JSON records of objects:
▼
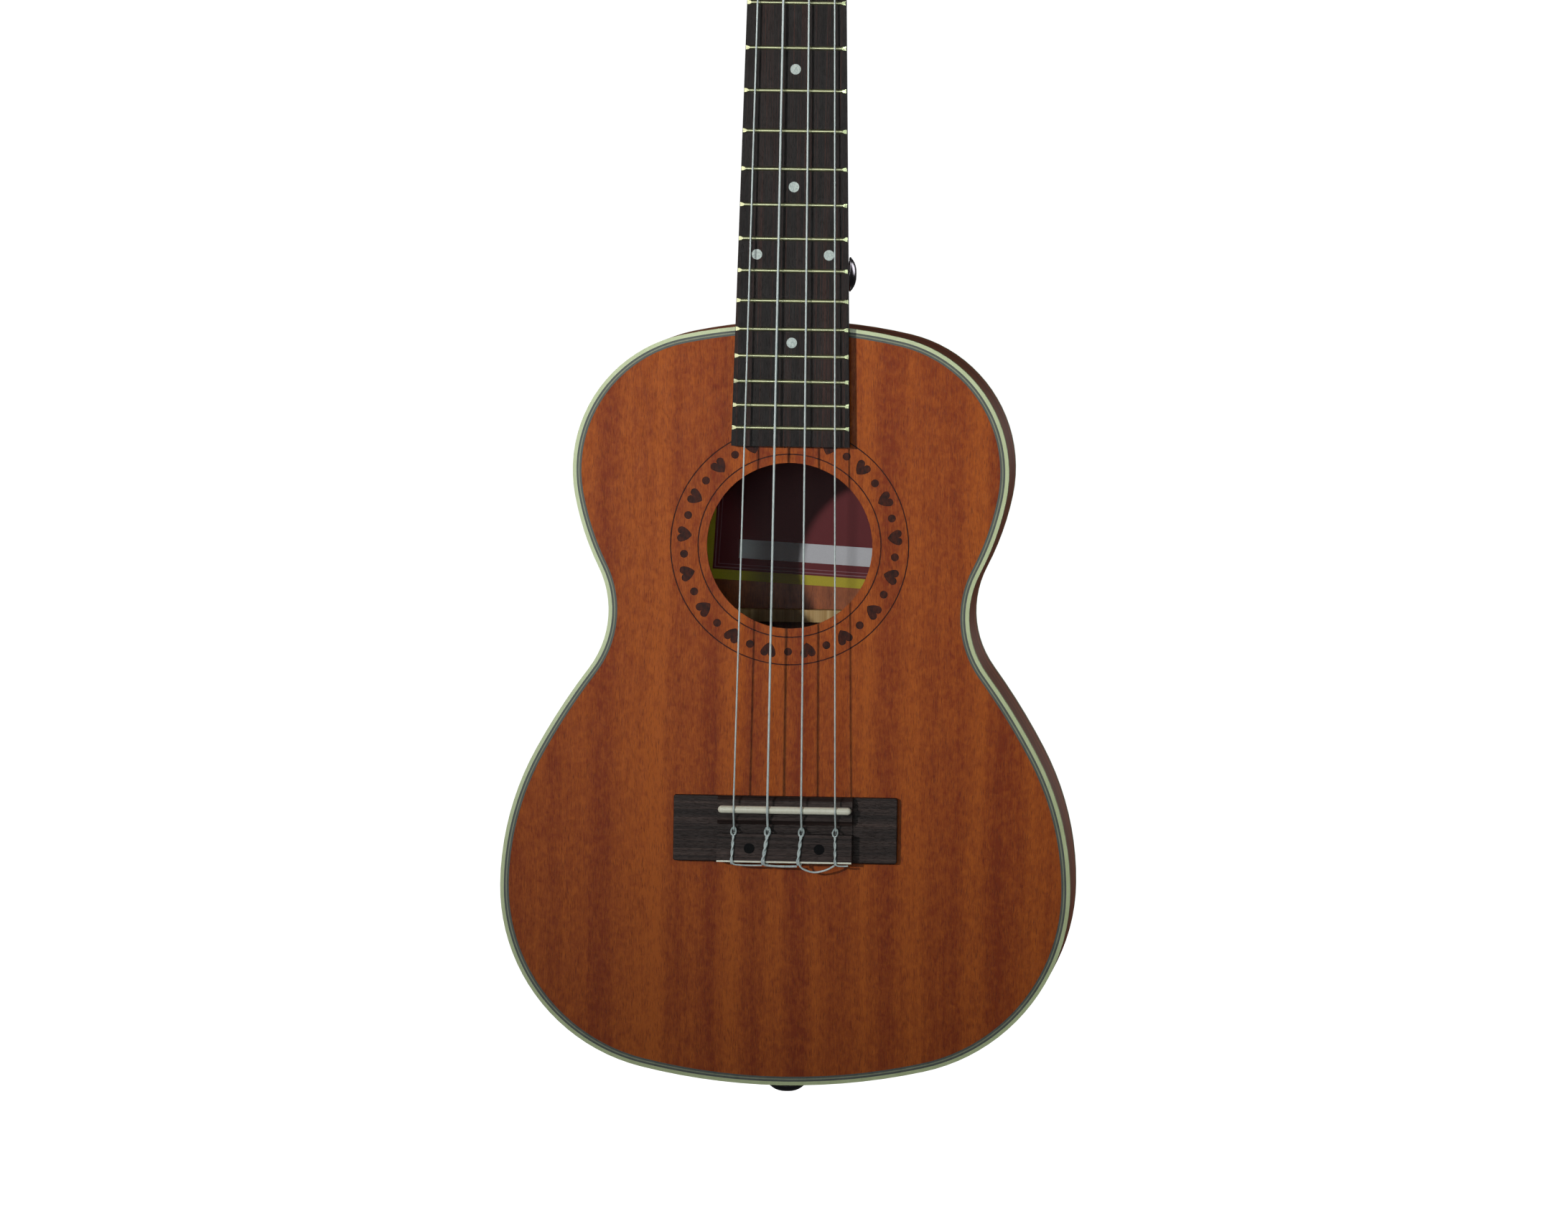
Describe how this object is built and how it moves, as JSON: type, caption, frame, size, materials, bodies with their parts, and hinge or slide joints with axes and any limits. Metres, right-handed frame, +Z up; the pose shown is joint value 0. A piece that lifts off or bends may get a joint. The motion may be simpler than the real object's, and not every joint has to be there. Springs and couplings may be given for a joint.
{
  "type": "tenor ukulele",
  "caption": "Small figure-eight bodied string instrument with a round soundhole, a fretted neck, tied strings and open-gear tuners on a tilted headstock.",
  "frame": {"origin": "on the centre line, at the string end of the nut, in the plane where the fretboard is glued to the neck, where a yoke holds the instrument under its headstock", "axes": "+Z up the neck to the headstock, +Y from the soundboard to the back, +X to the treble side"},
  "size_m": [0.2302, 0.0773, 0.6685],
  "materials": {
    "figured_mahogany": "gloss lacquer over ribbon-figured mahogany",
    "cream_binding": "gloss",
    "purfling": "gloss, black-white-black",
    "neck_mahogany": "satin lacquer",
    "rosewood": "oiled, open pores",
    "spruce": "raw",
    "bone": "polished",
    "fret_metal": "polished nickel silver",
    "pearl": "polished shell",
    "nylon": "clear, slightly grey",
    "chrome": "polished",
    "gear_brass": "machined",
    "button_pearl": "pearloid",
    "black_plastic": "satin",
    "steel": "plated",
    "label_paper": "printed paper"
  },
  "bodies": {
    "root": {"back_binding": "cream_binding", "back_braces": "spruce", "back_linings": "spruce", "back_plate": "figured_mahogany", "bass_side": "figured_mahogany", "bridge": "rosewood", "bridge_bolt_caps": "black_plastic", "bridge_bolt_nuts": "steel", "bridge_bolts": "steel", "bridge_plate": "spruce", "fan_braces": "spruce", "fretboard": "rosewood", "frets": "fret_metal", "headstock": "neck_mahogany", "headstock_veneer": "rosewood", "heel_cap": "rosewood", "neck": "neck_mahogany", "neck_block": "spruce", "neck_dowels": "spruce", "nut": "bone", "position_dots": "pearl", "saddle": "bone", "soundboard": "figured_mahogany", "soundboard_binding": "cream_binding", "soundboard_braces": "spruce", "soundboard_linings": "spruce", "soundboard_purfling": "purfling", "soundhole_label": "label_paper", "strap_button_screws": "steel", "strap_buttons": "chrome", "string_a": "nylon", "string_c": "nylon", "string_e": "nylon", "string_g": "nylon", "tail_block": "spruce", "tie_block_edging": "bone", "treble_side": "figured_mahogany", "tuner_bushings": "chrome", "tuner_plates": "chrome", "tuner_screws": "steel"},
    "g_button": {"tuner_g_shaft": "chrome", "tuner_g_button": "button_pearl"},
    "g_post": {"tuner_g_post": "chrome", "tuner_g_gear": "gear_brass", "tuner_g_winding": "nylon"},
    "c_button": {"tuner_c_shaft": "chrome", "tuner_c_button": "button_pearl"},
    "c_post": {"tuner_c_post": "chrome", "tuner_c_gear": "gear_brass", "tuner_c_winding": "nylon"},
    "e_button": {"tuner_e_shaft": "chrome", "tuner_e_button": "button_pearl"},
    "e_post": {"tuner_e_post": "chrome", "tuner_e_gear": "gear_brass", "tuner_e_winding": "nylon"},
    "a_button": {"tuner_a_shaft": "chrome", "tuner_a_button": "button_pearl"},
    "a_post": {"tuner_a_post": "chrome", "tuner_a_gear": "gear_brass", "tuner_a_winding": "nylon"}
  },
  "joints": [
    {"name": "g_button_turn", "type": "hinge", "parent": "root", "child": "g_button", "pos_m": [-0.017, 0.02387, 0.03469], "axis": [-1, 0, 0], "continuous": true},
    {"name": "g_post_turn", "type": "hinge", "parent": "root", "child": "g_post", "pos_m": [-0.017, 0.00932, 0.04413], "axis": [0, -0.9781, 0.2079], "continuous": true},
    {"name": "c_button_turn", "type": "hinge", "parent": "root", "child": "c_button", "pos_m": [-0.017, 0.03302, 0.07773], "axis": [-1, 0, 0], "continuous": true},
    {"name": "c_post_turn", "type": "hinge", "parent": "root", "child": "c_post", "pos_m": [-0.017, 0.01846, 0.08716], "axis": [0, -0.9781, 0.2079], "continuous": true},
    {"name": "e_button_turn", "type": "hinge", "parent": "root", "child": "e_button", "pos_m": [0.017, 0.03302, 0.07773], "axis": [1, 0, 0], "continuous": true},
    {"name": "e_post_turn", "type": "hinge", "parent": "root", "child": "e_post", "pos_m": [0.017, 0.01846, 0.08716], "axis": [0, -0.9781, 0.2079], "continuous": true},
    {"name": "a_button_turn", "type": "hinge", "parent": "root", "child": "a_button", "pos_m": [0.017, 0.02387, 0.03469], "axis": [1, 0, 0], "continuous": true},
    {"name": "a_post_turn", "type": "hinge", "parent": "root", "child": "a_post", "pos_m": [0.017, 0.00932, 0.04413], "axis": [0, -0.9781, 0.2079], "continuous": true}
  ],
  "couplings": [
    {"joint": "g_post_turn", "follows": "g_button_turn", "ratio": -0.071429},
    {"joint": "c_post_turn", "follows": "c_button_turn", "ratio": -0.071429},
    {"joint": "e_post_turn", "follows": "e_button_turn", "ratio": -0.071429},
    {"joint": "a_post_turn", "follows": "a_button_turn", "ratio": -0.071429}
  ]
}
▲
▼
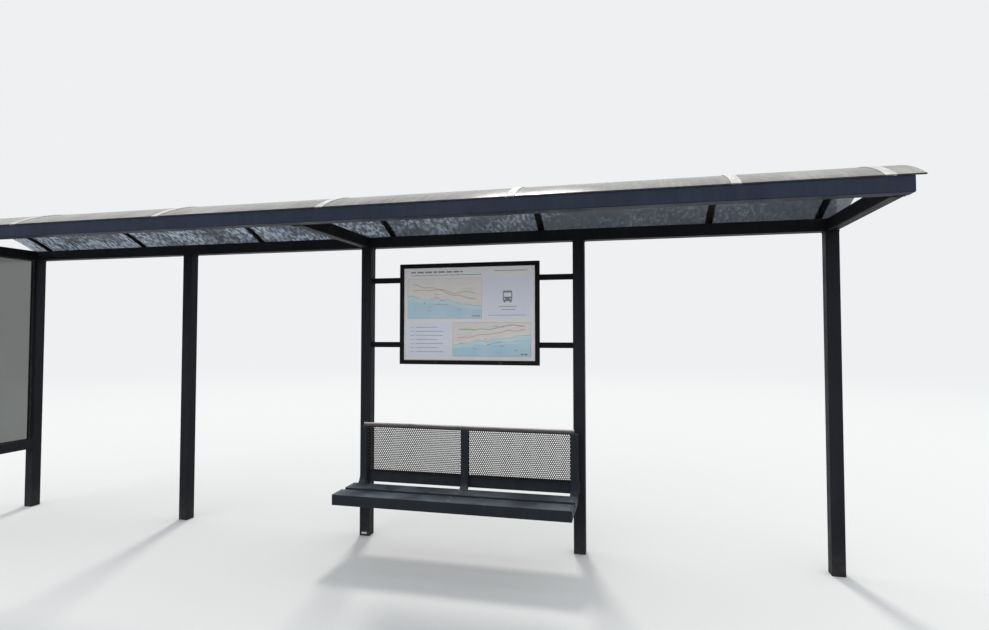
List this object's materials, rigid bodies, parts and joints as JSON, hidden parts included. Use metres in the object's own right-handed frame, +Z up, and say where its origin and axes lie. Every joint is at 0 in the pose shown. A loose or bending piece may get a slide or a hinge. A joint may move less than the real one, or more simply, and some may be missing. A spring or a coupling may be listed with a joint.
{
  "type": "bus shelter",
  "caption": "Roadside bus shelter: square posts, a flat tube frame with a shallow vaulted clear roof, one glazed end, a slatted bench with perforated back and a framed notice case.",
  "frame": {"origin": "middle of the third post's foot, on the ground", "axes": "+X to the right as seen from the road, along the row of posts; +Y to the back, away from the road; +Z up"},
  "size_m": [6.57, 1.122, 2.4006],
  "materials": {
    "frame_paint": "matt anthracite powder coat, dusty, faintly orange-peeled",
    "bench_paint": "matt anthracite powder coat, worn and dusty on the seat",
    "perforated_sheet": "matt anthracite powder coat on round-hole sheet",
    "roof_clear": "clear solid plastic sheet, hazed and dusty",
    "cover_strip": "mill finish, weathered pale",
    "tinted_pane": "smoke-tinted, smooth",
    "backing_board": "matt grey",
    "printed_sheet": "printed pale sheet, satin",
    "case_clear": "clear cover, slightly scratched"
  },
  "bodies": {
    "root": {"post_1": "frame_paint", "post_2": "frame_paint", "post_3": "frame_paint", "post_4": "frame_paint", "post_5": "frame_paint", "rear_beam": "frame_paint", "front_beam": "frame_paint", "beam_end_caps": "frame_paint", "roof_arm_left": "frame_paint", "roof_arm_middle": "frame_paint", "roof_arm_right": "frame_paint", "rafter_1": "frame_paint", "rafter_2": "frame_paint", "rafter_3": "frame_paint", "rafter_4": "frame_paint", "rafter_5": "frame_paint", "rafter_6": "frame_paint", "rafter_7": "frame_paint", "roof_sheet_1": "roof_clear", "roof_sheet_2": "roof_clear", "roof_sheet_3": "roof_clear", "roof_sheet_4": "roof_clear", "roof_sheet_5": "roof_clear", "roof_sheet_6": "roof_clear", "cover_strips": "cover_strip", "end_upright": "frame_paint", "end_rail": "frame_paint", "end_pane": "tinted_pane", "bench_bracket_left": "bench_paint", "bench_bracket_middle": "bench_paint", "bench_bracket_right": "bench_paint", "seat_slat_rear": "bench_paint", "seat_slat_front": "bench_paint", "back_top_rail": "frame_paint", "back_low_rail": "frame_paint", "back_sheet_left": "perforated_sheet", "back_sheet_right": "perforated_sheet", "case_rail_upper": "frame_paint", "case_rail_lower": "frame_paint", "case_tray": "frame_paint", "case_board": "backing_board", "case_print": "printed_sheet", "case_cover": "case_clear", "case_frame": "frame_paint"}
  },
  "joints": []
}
▲
# Given request
Go through the listing above and return every line where the word "bodies" occurs.

# Answer to the problem
Describe how this object is built and how it moves, as JSON: type, caption, frame, size, materials, bodies with their parts, and hinge or slide joints with axes and any limits. Metres, right-handed frame, +Z up; the pose shown is joint value 0. A piece that lifts off or bends may get a joint. The motion may be simpler than the real object's, and not every joint has to be there. Springs and couplings may be given for a joint.
  "bodies": {
List this object's materials, rigid bodies, parts and joints as JSON, hidden parts included. Use metres in the object's own right-handed frame, +Z up, and say where its origin and axes lie. Every joint is at 0 in the pose shown. A loose or bending piece may get a slide or a hinge. A joint may move less than the real one, or more simply, and some may be missing. A spring or a coupling may be listed with a joint.
  "bodies": {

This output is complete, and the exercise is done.